You cannot have all three.
Which to an organization choses naturally effects what our error budget is. If we’ve accepted that we will never be able to build a perfect system, we must then decide how imperfect it is allowed to be before we care. If we care about diversity and quality, then we might still track data on number of hires but overall we’ll be more tolerant of failures there.
What’s tricky about applying error budgets to things like quality of hires and diversity is that these vectors may not be as easily quantifiable as uptime and latency are. To begin with the diversity side relies on self reporting, which candidates are understandably suspicious of. You can only read so many stories about how white sounding names do better on resumes than brown sounding names, or how androgynous diminutives give female candidates an edge by making hiring managers assume they are men (and therefore more qualified) before you start to think only a sucker would check those optional boxes about gender, race and disability status on an application.
So it all came down to: what could we monitor accurately and what couldn’t we?
Defining Antipatterns
Monitoring used to be an easy thing to explain. For the longest time it felt self-evident: you are watching a system. Lately I’ve had my doubts. The closer I look at it, the more there seem to be schools of thought.
There’s the observability crowd. People who want to be able to track the health of the system by tracing each stage of any single transaction from beginning to end. This almost always seems to involve a lot — and I do mean A LOT — of dashboards. It is governed by the fundamental belief that exploring a healthy system is just as important as exploring a broken one.
Then there’s the alerting crowd. These people don’t care much about the behavior of the system when it’s working well. They care about states that violate predefined conditions. The assumption is we know what success looks like and the only time monitoring becomes important is when we have violated the requirements of that success.
Each approach has its merits. Observability acknowledges the possibility that there are failure conditions we aren’t considering or have missed. Alerting concedes that we do not have infinite attention and if we can’t prioritize how we focus we end up missing big things. Most organizations do a mix of both approaches, but they do solve for different problems and make different demands upfront.
Observability, unfortunately, requires a lot of maturity around logging. You need to both define how the current state of things is represented and have the infrastructure to collect that state, store it and aggregate it… to say nothing of analyzing it. We would have loved to take an observability approach to this problem but it was beyond what we could ever produce.
It was also too easy to abuse. There’s nothing bureaucrats love more than being able to dissect every aspect of both success or failure. An observability approach seemed likely to backfire by making it possible to callout tiny inconsistencies in otherwise functioning hiring exercises.
SLOs and error budgets are so effective in traditional SRE because they tell you when to stop. A huge number of failures in my experience comes from optimizing for the sake of optimizing without any discernible benefit. There was a really interesting talk at Strange Loop this year about how quirks in code layout fool programmers into chasing their tails thinking they’re improving performance when they’re not. Overoptimization and premature optimization are big problems in technology, but they can also be big problems in other fields. Title 5 got itself in the position it did because scores of people decided to eliminate inconsistency to the point where it crippled functionality.
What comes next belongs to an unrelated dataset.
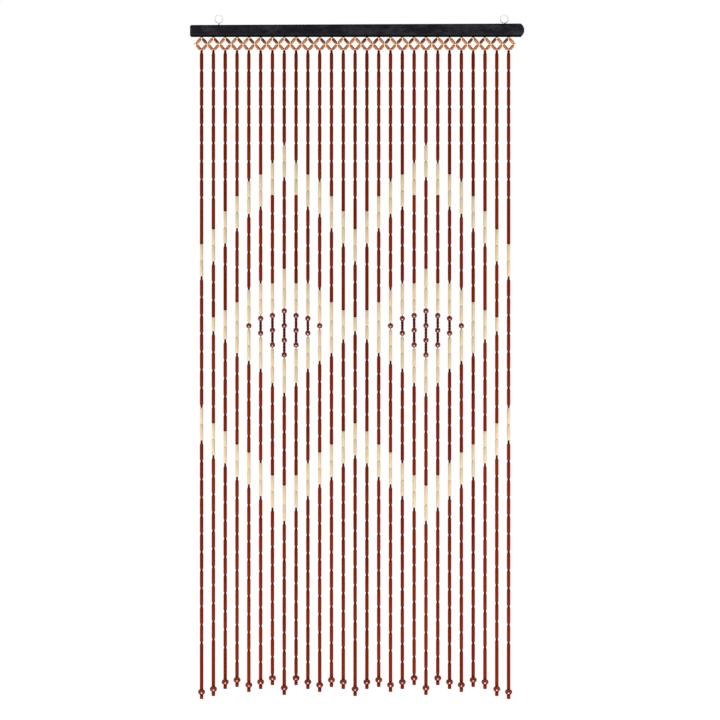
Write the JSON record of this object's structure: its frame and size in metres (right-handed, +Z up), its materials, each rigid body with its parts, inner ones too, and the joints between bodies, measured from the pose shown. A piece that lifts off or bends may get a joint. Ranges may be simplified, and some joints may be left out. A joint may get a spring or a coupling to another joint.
{
  "type": "bead curtain with hanging bar",
  "caption": "Doorway curtain of turned wooden tube beads on strings, hung from a black bar with screw eyes; cream beads draw nested diamonds.",
  "frame": {"origin": "on the line on which the two screw eyes hang, above the middle string and in the plane of the strings", "axes": "+Z up along the strings, +X along the bar towards its rounded end, +Y out of the bar's back face, so the front looks towards -Y"},
  "size_m": [0.9, 0.02, 1.8424],
  "materials": {
    "black_wood": "black stained wood, satin",
    "zinc_wire": "bright zinc plate",
    "bead_wood": "red brown lacquer, with cream and gold beads"
  },
  "bodies": {
    "root": {"hanging_bar": "black_wood", "left_screw_eye": "zinc_wire", "right_screw_eye": "zinc_wire", "bead_strings": "bead_wood"}
  },
  "joints": []
}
In our case, we got much farther by defining antipatterns than we did by creating metrics. As hard as it was to define metrics, it would be even harder convincing the keepers of the system to think about things in terms of budgets and not drive the process off a cliff trying to optimize on those metrics. Some of this was a product of our position as advisors without formal authority or ownership. Were we at a traditional org we would have been able to set a range — no lower than this no higher than that — for metrics that might have headed off the destructive impulse to make things just a tiny bit better.
The most important anti-pattern was also the biggest elephant in the room around competitive hiring: veterans. Our goals weren’t to discourage or eliminate veterans. If they were qualified we wanted them just as badly as qualified technical people from any background. But the broken system had been so badly gamed by unqualified veterans that it impacted people’s perception of what a solution should look like. We had to work hard to ensure that tracking the number of veterans in the pipeline was defined as an anti-pattern. The team lead spent what felt like a ridiculous amount of time telling people over and over that we could not track data on veterans where subject matter experts making cuts could access it AND that we were not required to put veterans who had been eliminated because they failed an interview back up for consideration solely because they were veterans. We were monitoring to make sure that veteran status wasn’t tied to qualification either positively or negatively.
Empowerment
Normally the monitoring of a system is relatively easy and the empowerment of the people is hard. With this system the monitoring was hard and the empowerment ended up being easy. Agencies were desperate to hire good people and they hated the current process. We thought we were going to have to hold their hands through the change but all we had to do was get OPM to admit that our proposed pipeline was legal. One CIO looked at our documentation and told our team lead “No offense but I don’t need a pilot, I’m just going to do it.”
We got asked if our proposed process could be used for other skills too? Justice wanted to use it to hire paralegals. Interior wanted to use it for everything.
Outcomes
Government being government (ie: slow) by the time the pilots really got moving I was ready to roll off and start work at Auth0. It wasn’t until several months later that I heard how all our marathon white boarding sessions had played out. The pilots — which tossed out self-assessments, had software engineers review resumes of software engineers and put candidates through a couple rounds of interviewing before ranking them — had produced a hiring list with which agencies had hired 12 people. TWELVE! In a system where hiring 0 people was the normal outcome. Women had also scored on average higher than men, which helped alleviate concerns that deviating from the normal procedure would invite discrimination lawsuits. In the end The Office of Performance and Personnel Management secured funding to expand the program federal wide and hired the USDS team lead full time to oversee it.
Will these results survive? Can they survive? After months of thinking about this I’m still not sure. But if nothing else the experience highlighted for me why I’m less interested in technical focused challenges of SRE and more interested in the people focused processes that resiliency tries to tackle.